Likewise, a co-defendant could provide substantial assistance by providing information to the State to enable the arrest of a co-defendant who otherwise might escape the jurisdiction. A co-defendant could assist the State in finding physical evidence that could be crucial to a prosecution. There are many ways in which substantial assistance could be rendered and that is why the General Assembly has required the Court to decide this issue on a case by case basis.

Finally, the Court is not convinced that even had the defendant provided “substantial assistance” toward the conviction of his co-defendant, such assistance would have justified a reduction in his sentence. The nature of this defendant’s involvement in the sale of drugs in these cases and his previous record of drug involvement would strongly argue for at least the minimum mandatory sentence. Drugs and drug trafficking remain a serious problem. This defendant has played a substantial role in that problem.

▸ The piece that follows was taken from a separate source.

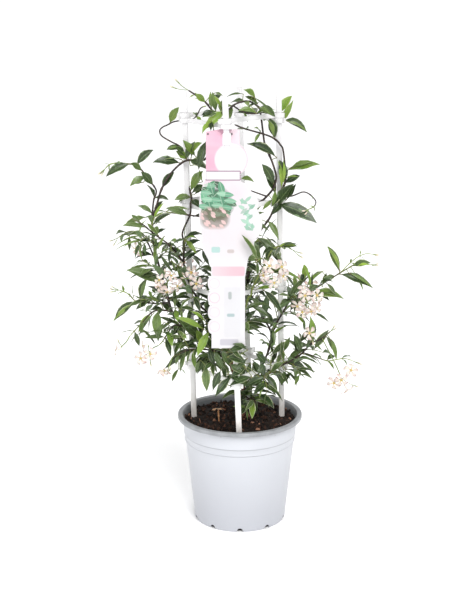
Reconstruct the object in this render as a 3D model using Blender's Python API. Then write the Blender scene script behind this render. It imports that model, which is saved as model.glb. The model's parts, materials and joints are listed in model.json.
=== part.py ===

Defendant’s motion for a modification of his sentence be and is denied.

IT IS SO ORDERED.

. The charges were: 1.) Trafficking in Methamphetamine, 16 Del.C. § 4753A(a)(4)a., 2.) Delivery of Methamphetamine, 16 DeLC. § 4752, and 3.) Conspiracy Second Degree, 11 Del.C. § 512.

. The Court imposed a minimum mandatory sentence of three years for the trafficking charge, five years suspended for four years probation for delivery, and four years suspended for four years probation for conspiracy.

. In some cases the motion is made orally at the time of sentencing. In any event, the statute clearly requires the Court to conduct a hearing either in open court or in camera tó establish the factual basis necessary to invoke the provisions of 16 Del.C. § 4753A(c).